:: Supplied data ::
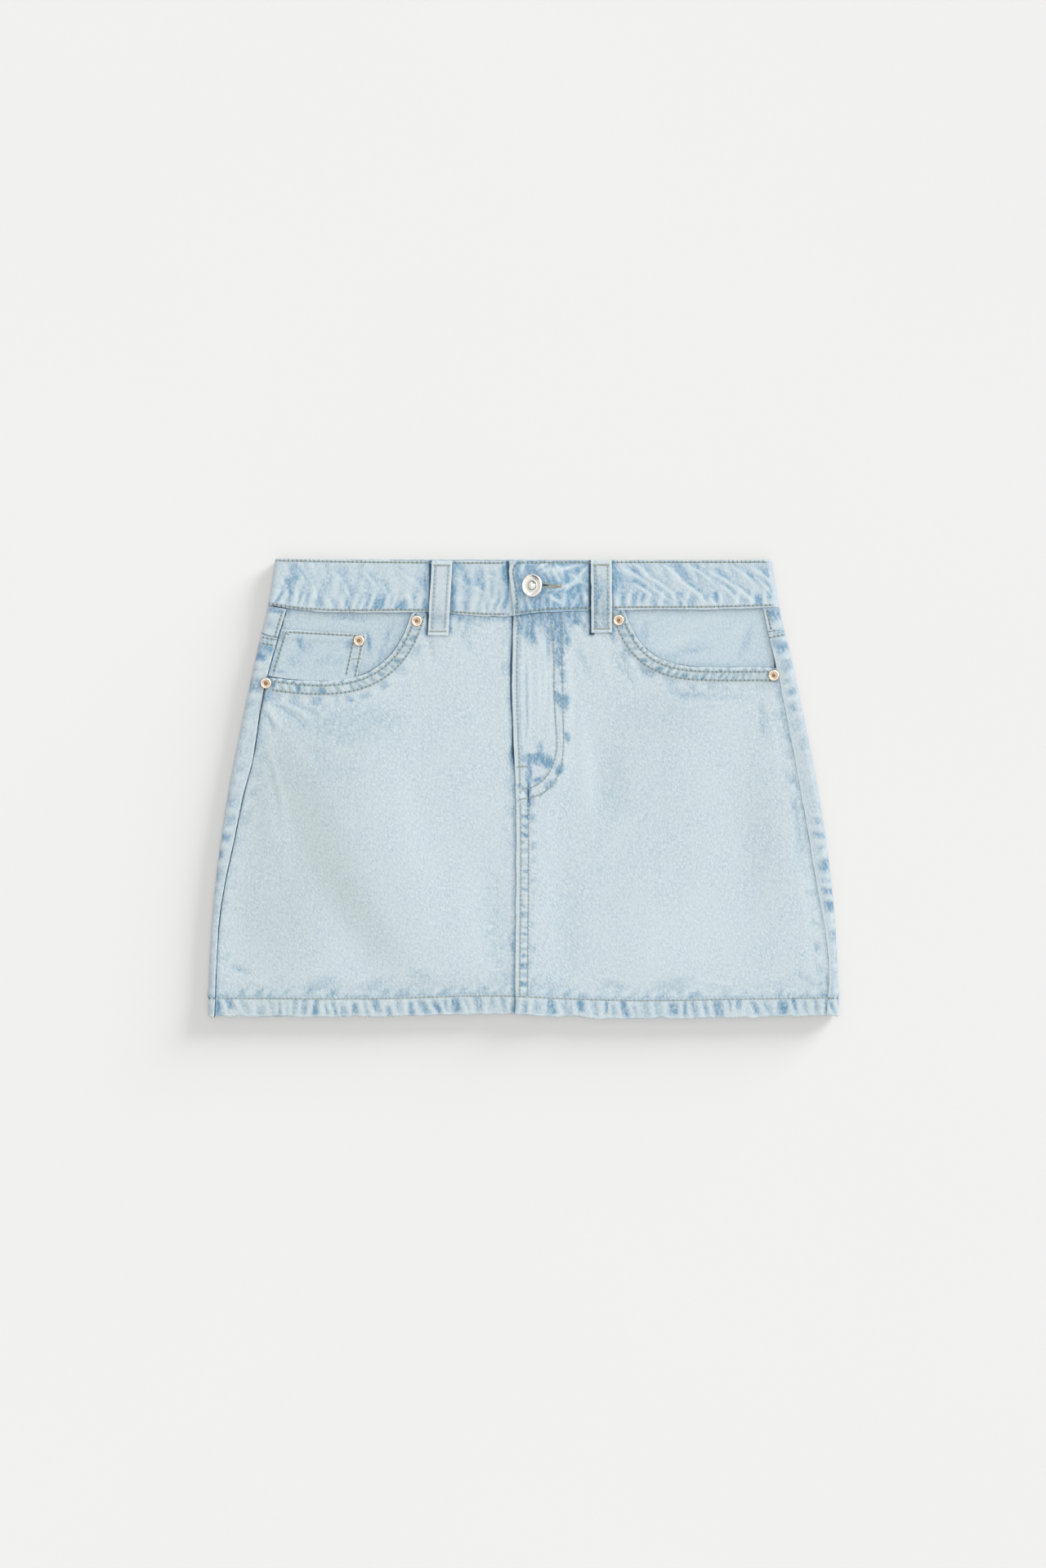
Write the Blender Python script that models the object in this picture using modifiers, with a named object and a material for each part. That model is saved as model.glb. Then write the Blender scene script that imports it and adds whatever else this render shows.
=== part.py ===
"""A light blue denim mini skirt, laid flat on its back with the front up.

Frame: metres. +X is the wearer's left, +Y runs from the hem to the waist, +Z is up from the surface.
The origin is at the middle of the footprint, on the surface. "right" and "left" are the wearer's.
"""

import math

import bmesh
import bpy
import numpy as np

# Cloth
CLOTH = 0.0012  # one layer of denim
GAP = 0.0003  # between pieces at a seam
SIDE_GAP = 0.0005  # beside the curved side seams and the waistband, whose facets differ
HEM_DEPTH = 0.0145  # from the lower edge to the hem's stitching
HEM_WALL = 0.0022  # turned hem
BAND_WALL = 0.0022  # doubled waistband
LOOP_WALL = 0.0013

# Heights above the surface
FRONT_INSIDE = 0.0064  # the front's inner face where it lies lowest
LAP_RISE = CLOTH + GAP  # the left front lies over the right one at the fly
FOLD_REACH = 0.0048  # how far in from the side the fold rounds over
SEAM_RIDGE = 0.0005  # the back's pressed edge stands above the front beside the side seam

# Outline. Each row: height on the skirt, half width at the folded side
FOLD_LINE = (
    (-0.1775, 0.2436),
    (-0.1480, 0.2430),
    (-0.0980, 0.2402),
    (-0.0470, 0.2346),
    (0.0030, 0.2268),
    (0.0540, 0.2168),
    (0.1040, 0.2060),
    (0.1390, 0.1976),
    (0.1775, 0.1914),
)
# Each row: height on the skirt, how far the side seam lies inside the fold on the right and on the left
SIDE_SEAM = (
    (-0.1775, 0.0052, 0.0098),
    (-0.1370, 0.0056, 0.0070),
    (-0.1050, 0.0058, 0.0088),
    (-0.0720, 0.0075, 0.0120),
    (-0.0430, 0.0102, 0.0132),
    (-0.0030, 0.0122, 0.0140),
    (0.0220, 0.0142, 0.0140),
    (0.0600, 0.0125, 0.0136),
    (0.0870, 0.0122, 0.0132),
    (0.1050, 0.0130, 0.0132),
    (0.1390, 0.0148, 0.0128),
)
# Each row: place across the skirt, height of the lower edge
HEM_LINE = (
    (-0.2436, -0.1757),
    (-0.1200, -0.1762),
    (-0.0066, -0.1742),
    (0.0300, -0.1760),
    (0.0850, -0.1775),
    (0.1600, -0.1766),
    (0.2436, -0.1753),
)
# Each row: place across the skirt, the waistband's lower edge, its upper edge
BAND_LINES = (
    (-0.1980, 0.1412, 0.1775),
    (-0.1820, 0.1386, 0.1772),
    (-0.0730, 0.1356, 0.1757),
    (-0.0085, 0.1330, 0.1755),
    (0.0100, 0.1352, 0.1756),
    (0.0600, 0.1372, 0.1760),
    (0.1510, 0.1380, 0.1762),
    (0.1980, 0.1394, 0.1764),
)
# The same at the back
BACK_BAND_LINES = ((-0.1980, 0.1412, 0.1775), (0.0, 0.1386, 0.1766), (0.1980, 0.1394, 0.1764))
# Each row: height on the skirt, where the fly's edge and the centre front seam run
CENTRE_LINE = ((-0.1775, -0.0064), (0.0200, -0.0068), (0.0420, -0.0077), (0.0830, -0.0088), (0.1330, -0.0078))

# Pocket mouths, each a cubic curve from the waist to the side: start, two pulls, end
MOUTH = {
    "right": ((-0.0866, 0.1346), (-0.1020, 0.0790), (-0.1440, 0.0780), (-0.1995, 0.0870)),
    "left": ((0.0784, 0.1370), (0.0950, 0.0846), (0.1267, 0.0947), (0.1950, 0.0932)),
}
MOUTH_EDGE = 0.0105  # width of the mouth's turned edge
MOUTH_RAISE = 0.0007
FACING_UNDER = 0.0140  # how far the facing goes on under the front, below the mouth
FACING_TUCK = 0.0040  # how far it goes up under the waistband

# Back yoke: the height of its lower seam at the centre back and at the side fold
YOKE_CENTRE = 0.0850
YOKE_SIDE = 0.1205

# Fly
UNDERLAP = 0.0060  # the right front ends here, under the left one
FLY_FOOT = 0.0000  # height where the fly's facing ends
FLY_RISE = (0.0260, 0.0400)  # the left front comes down between these, beside the fly
SEAM_RISE = (0.0080, 0.0180)  # and between these, beside the centre seam below it

# Waistband ends
TAB_END = (-0.0081, -0.0113)  # the tab's end at its foot and at its top
TAB_RISE = (0.0200, 0.0420)  # the tab comes down to the band's own level between these
BAND_UNDER_END = 0.0140
BAND_TAB_RISE = BAND_WALL + GAP

# Coin pocket on the right facing
COIN_TOP_SIDE = 0.1229
COIN_TOP_INNER = (-0.1207, 0.1191)
COIN_FOOT_INNER = (-0.1276, 0.0868)
COIN_TOP_RAISE = 0.0006

# Belt loops. Each row: name, centre at the top, centre at the foot, height of its foot
FRONT_LOOPS = (("right", -0.0627, -0.0658, 0.1180), ("left", 0.0600, 0.0604, 0.1200))
BACK_LOOPS = (("right", -0.1150), ("centre", 0.0), ("left", 0.1150))
LOOP_WIDTH = 0.0160
LOOP_BOW = 0.0012
BACK_LOOP_LENGTH = 0.0560
BACK_LOOP_CLEAR = 0.0030  # how far beside a back loop the cloth starts to rise over it
BACK_LOOP_BELOW = 0.0190  # how far below the band's edge it stays risen

# Broad folds of the front: ridges from start to end with a half width and a height
FOLDS = (
    {"start": (-0.150, 0.045), "end": (-0.062, -0.130), "half_width": 0.036, "height": 0.0017},
    {"start": (-0.050, 0.085), "end": (-0.045, -0.020), "half_width": 0.030, "height": 0.0008},
    {"start": (0.125, 0.055), "end": (0.100, -0.120), "half_width": 0.040, "height": 0.0013},
    {"start": (0.195, -0.010), "end": (0.205, -0.125), "half_width": 0.022, "height": 0.0009},
    {"start": (-0.200, 0.030), "end": (-0.192, -0.040), "half_width": 0.009, "height": 0.0009},
)
FOLD_EASE = 0.022  # folds die away this near the side, the hem and the waist

# Metal
RIVET_RADIUS = 0.00425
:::
Task statement: Everything in the listing above should be restated exactly.

Response to the task:
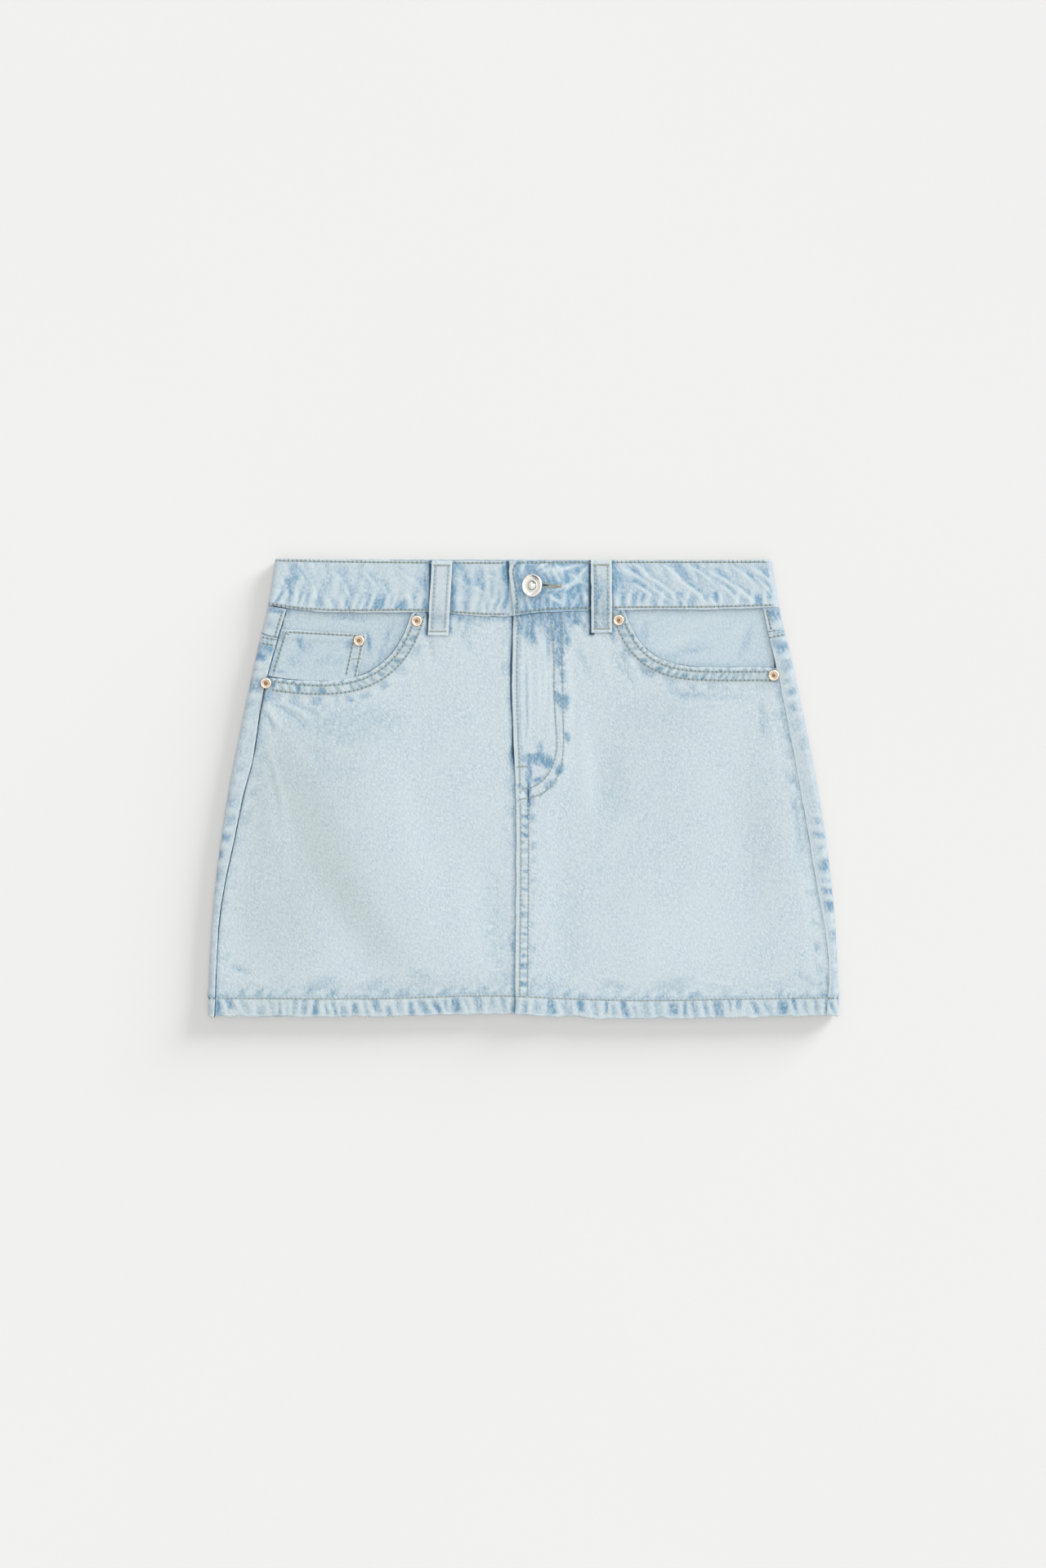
Write the Blender Python script that models the object in this picture using modifiers, with a named object and a material for each part. That model is saved as model.glb. Then write the Blender scene script that imports it and adds whatever else this render shows.
=== part.py ===
"""A light blue denim mini skirt, laid flat on its back with the front up.

Frame: metres. +X is the wearer's left, +Y runs from the hem to the waist, +Z is up from the surface.
The origin is at the middle of the footprint, on the surface. "right" and "left" are the wearer's.
"""

import math

import bmesh
import bpy
import numpy as np

# Cloth
CLOTH = 0.0012  # one layer of denim
GAP = 0.0003  # between pieces at a seam
SIDE_GAP = 0.0005  # beside the curved side seams and the waistband, whose facets differ
HEM_DEPTH = 0.0145  # from the lower edge to the hem's stitching
HEM_WALL = 0.0022  # turned hem
BAND_WALL = 0.0022  # doubled waistband
LOOP_WALL = 0.0013

# Heights above the surface
FRONT_INSIDE = 0.0064  # the front's inner face where it lies lowest
LAP_RISE = CLOTH + GAP  # the left front lies over the right one at the fly
FOLD_REACH = 0.0048  # how far in from the side the fold rounds over
SEAM_RIDGE = 0.0005  # the back's pressed edge stands above the front beside the side seam

# Outline. Each row: height on the skirt, half width at the folded side
FOLD_LINE = (
    (-0.1775, 0.2436),
    (-0.1480, 0.2430),
    (-0.0980, 0.2402),
    (-0.0470, 0.2346),
    (0.0030, 0.2268),
    (0.0540, 0.2168),
    (0.1040, 0.2060),
    (0.1390, 0.1976),
    (0.1775, 0.1914),
)
# Each row: height on the skirt, how far the side seam lies inside the fold on the right and on the left
SIDE_SEAM = (
    (-0.1775, 0.0052, 0.0098),
    (-0.1370, 0.0056, 0.0070),
    (-0.1050, 0.0058, 0.0088),
    (-0.0720, 0.0075, 0.0120),
    (-0.0430, 0.0102, 0.0132),
    (-0.0030, 0.0122, 0.0140),
    (0.0220, 0.0142, 0.0140),
    (0.0600, 0.0125, 0.0136),
    (0.0870, 0.0122, 0.0132),
    (0.1050, 0.0130, 0.0132),
    (0.1390, 0.0148, 0.0128),
)
# Each row: place across the skirt, height of the lower edge
HEM_LINE = (
    (-0.2436, -0.1757),
    (-0.1200, -0.1762),
    (-0.0066, -0.1742),
    (0.0300, -0.1760),
    (0.0850, -0.1775),
    (0.1600, -0.1766),
    (0.2436, -0.1753),
)
# Each row: place across the skirt, the waistband's lower edge, its upper edge
BAND_LINES = (
    (-0.1980, 0.1412, 0.1775),
    (-0.1820, 0.1386, 0.1772),
    (-0.0730, 0.1356, 0.1757),
    (-0.0085, 0.1330, 0.1755),
    (0.0100, 0.1352, 0.1756),
    (0.0600, 0.1372, 0.1760),
    (0.1510, 0.1380, 0.1762),
    (0.1980, 0.1394, 0.1764),
)
# The same at the back
BACK_BAND_LINES = ((-0.1980, 0.1412, 0.1775), (0.0, 0.1386, 0.1766), (0.1980, 0.1394, 0.1764))
# Each row: height on the skirt, where the fly's edge and the centre front seam run
CENTRE_LINE = ((-0.1775, -0.0064), (0.0200, -0.0068), (0.0420, -0.0077), (0.0830, -0.0088), (0.1330, -0.0078))

# Pocket mouths, each a cubic curve from the waist to the side: start, two pulls, end
MOUTH = {
    "right": ((-0.0866, 0.1346), (-0.1020, 0.0790), (-0.1440, 0.0780), (-0.1995, 0.0870)),
    "left": ((0.0784, 0.1370), (0.0950, 0.0846), (0.1267, 0.0947), (0.1950, 0.0932)),
}
MOUTH_EDGE = 0.0105  # width of the mouth's turned edge
MOUTH_RAISE = 0.0007
FACING_UNDER = 0.0140  # how far the facing goes on under the front, below the mouth
FACING_TUCK = 0.0040  # how far it goes up under the waistband

# Back yoke: the height of its lower seam at the centre back and at the side fold
YOKE_CENTRE = 0.0850
YOKE_SIDE = 0.1205

# Fly
UNDERLAP = 0.0060  # the right front ends here, under the left one
FLY_FOOT = 0.0000  # height where the fly's facing ends
FLY_RISE = (0.0260, 0.0400)  # the left front comes down between these, beside the fly
SEAM_RISE = (0.0080, 0.0180)  # and between these, beside the centre seam below it

# Waistband ends
TAB_END = (-0.0081, -0.0113)  # the tab's end at its foot and at its top
TAB_RISE = (0.0200, 0.0420)  # the tab comes down to the band's own level between these
BAND_UNDER_END = 0.0140
BAND_TAB_RISE = BAND_WALL + GAP

# Coin pocket on the right facing
COIN_TOP_SIDE = 0.1229
COIN_TOP_INNER = (-0.1207, 0.1191)
COIN_FOOT_INNER = (-0.1276, 0.0868)
COIN_TOP_RAISE = 0.0006

# Belt loops. Each row: name, centre at the top, centre at the foot, height of its foot
FRONT_LOOPS = (("right", -0.0627, -0.0658, 0.1180), ("left", 0.0600, 0.0604, 0.1200))
BACK_LOOPS = (("right", -0.1150), ("centre", 0.0), ("left", 0.1150))
LOOP_WIDTH = 0.0160
LOOP_BOW = 0.0012
BACK_LOOP_LENGTH = 0.0560
BACK_LOOP_CLEAR = 0.0030  # how far beside a back loop the cloth starts to rise over it
BACK_LOOP_BELOW = 0.0190  # how far below the band's edge it stays risen

# Broad folds of the front: ridges from start to end with a half width and a height
FOLDS = (
    {"start": (-0.150, 0.045), "end": (-0.062, -0.130), "half_width": 0.036, "height": 0.0017},
    {"start": (-0.050, 0.085), "end": (-0.045, -0.020), "half_width": 0.030, "height": 0.0008},
    {"start": (0.125, 0.055), "end": (0.100, -0.120), "half_width": 0.040, "height": 0.0013},
    {"start": (0.195, -0.010), "end": (0.205, -0.125), "half_width": 0.022, "height": 0.0009},
    {"start": (-0.200, 0.030), "end": (-0.192, -0.040), "half_width": 0.009, "height": 0.0009},
)
FOLD_EASE = 0.022  # folds die away this near the side, the hem and the waist

# Metal
RIVET_RADIUS = 0.00425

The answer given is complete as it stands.